Affecting loyalty too
With today's slowing economy, Maritz argues that retailers can't afford to under-estimate the influence of the in-store experience on their bottom line. There is a strong relationship between the frustration experienced during long wait times, the likelihood of the customer leaving the store, and the chance that the customer will not return to make their intended purchase (or indeed ever return again for future purchases).
"Competition for most retailers is plentiful. Customers who are leaving stores due to long wait time have other options," said Rob Daniel, president for Maritz Research in Canada. "Enhancing the customer experience is the best way for most retailers to set themselves apart and retain customers."

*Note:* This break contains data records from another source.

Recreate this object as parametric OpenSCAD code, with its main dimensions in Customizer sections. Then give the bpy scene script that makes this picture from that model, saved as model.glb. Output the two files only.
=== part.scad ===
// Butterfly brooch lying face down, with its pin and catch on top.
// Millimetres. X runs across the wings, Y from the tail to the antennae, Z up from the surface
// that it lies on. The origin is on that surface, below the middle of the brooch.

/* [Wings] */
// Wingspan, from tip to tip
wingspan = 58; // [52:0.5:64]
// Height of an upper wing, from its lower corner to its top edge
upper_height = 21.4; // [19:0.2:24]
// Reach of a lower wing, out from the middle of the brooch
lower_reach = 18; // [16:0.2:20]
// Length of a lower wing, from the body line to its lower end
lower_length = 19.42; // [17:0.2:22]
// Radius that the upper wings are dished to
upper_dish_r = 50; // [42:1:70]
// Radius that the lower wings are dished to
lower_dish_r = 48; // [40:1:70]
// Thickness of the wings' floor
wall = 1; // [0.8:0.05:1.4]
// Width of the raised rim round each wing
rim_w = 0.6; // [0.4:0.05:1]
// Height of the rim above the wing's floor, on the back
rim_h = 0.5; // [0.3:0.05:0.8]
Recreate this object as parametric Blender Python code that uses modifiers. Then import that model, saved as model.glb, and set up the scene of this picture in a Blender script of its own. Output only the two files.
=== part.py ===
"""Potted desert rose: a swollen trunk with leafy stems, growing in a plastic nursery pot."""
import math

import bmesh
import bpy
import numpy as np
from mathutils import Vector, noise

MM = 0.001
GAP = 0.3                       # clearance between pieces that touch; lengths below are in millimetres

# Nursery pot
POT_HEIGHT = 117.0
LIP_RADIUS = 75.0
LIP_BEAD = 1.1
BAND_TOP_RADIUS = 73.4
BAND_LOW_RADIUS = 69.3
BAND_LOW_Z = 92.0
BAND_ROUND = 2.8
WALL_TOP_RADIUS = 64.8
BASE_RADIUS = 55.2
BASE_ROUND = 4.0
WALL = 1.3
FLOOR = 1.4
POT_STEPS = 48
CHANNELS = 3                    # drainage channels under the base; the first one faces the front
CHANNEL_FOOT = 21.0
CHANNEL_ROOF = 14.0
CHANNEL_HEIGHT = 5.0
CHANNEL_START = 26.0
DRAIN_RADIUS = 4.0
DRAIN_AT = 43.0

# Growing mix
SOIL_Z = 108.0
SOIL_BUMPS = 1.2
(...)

Even in grocery stores, where consumers are investing a significant amount of time in selecting products, 40% admitted to leaving without making a purchase. Survey participants indicated that eight minutes is a reasonable wait time in grocery stores, and that after 15 minutes they would consider leaving.
But news travels quickly, and bad news travels more quickly than ever before. Nearly 70% of the consumers surveyed said they had told others about their negative experiences, and 50% noted that they had (at some point) posted details a negative experience online.
At a time when most shopping research takes place online, and when most people are engaged in social networks to share and collect ideas, retailers are at risk of losing customers before they even set foot in a store, Maritz warned.
How to improve
Customers responded in high volumes to customer service actions that would increase the time they were willing to wait. For example, 82% said would increase their wait time if they felt that compassion or apologies were offered for the wait, and 67% said they would wait longer if they were regularly updated on their queuing status.
In some cases all that is required is a friendly employee, with 74% of those polled agreeing that they would increase their wait time if they were simply greeted with a smile. The poll's results suggest that businesses that introduce extended customer service tactics (such as offering refreshments, music, or even reading materials) may encourage customers to stay long enough to complete their purchase.